As mentioned earlier, EU citizens have historically been less likely to naturalise than non-EU citizens and this is reflected in their citizenship application rates (Fig. 4.2). While the UK was part of the EU, nationals from other EU states (in addition to those from Norway, Iceland, Lichtenstein and Switzerland) had fewer incentives to naturalise given that their citizenship allowed them be exempt from immigration control and enjoy the same rights as UK nationals in terms of employment, taxation or access to public services and benefits (Moreh et al., 2018). While many EU countries are wealthy and thus their citizens might be expected to have a lower naturalisation rate than citizens from some non-EU countries (as discussed above), the share of UK citizens among migrants born in high-income non-EU countries like the United States and Australia are nonetheless substantially higher than for most EU countries (Table 4.1).

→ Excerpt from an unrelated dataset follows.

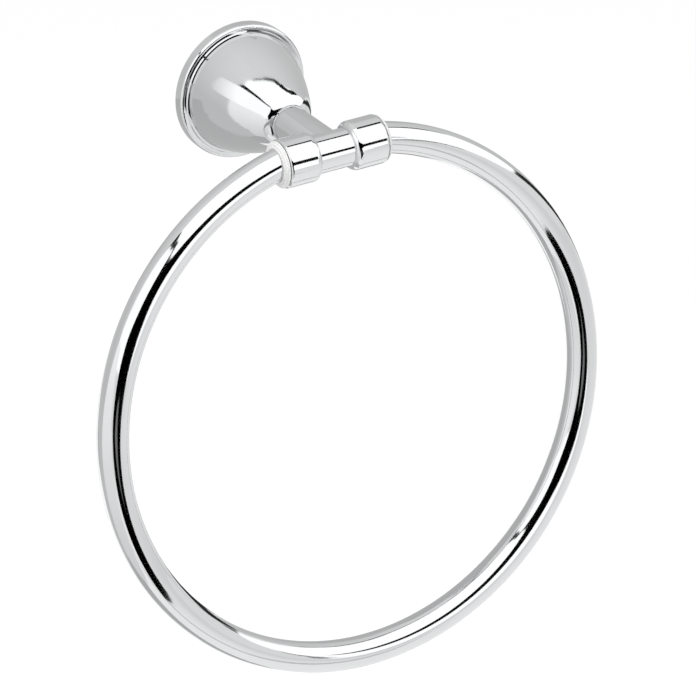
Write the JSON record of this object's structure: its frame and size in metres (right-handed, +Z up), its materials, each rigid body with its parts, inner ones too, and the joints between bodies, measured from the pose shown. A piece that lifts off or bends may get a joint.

Barriers in the process may have also played a role in the low naturalisation rates of EU citizens: all people applying for UK citizenship must already have proof of their permanent status, but until recently the process for most EU citizens to get such a document was quite complex (Migration Observatory, 2016). Most EU citizens will also not have had any contact with the immigration system, whereas non-EU citizens will generally have already had to submit multiple applications (e.g. for entry visas, renewals and indefinite leave to remain), making them more familiar with the process and perhaps more aware of the benefits of securing status for the long term by acquiring citizenship.
Scholars have argued that political and economic instability in the last ten years have made EU citizens living in other EU states more likely to become citizens than before (Graeber, 2016; Moreh et al., 2018; Sredanovic, 2020). Becoming British may have also been perceived as a way to ‘escape the negative stigma’ EU citizens felt was attached to being a migrant in the UK (Sigona & Godin, 2019). Concerns about immigration were an important driver of the UK public’s vote to leave the European Union in 2016, and recent studies have shown that EU citizens’ trust in UK institutions decreased after the vote (Sigona & Godin, 2019) while their perceptions of hostility increased.
After the Brexit referendum in 2016, the number of EU citizens applying for UK citizenship increased sharply from previously low levels (Fig. 4.2). From 2010 to 2014, an average of 10,800 EU citizens became UK citizens each year, and by 2020 this had increased to around 59,000. This upward trend in British citizenship acquisition among EU citizens is not surprising; naturalisations are expected to increase in response to legislative change that reduces the rights of non-citizens (Sredanovic, 2020: 3). EU citizens are thus choosing to naturalise as a way to protect their rights and avoid becoming subject to immigration control after 30 June 2021, when the Brexit transition period ended (O’Brien, 2021). Despite this trend, however, EU citizens made up only 35% of all successful applications in 2020.
3.2 Age at Migration and Years of Residence
Age at migration and years of residence are also factors affecting the propensity to naturalise (Peters et al., 2016). People who moved to the UK as children are more likely to be British citizens, and this trend is particularly clear among the EU born (Fig. 4.3). Both EU- and non-EU-born migrants who moved to the UK when they were children, especially those who moved at age 5 or younger, are more likely to be UK citizens than people who moved later. This is partly because people who moved to the UK when they were younger are more likely to have been in the UK for longer than those who moved at older ages. This confirms previous research showing that migrants who migrate at younger ages are more likely to become citizens (Peters et al., 2016; Chiswick & Miller, 2009). Among people who moved to the UK as adults, however, the likelihood of being a UK citizen is unrelated to their age of migration.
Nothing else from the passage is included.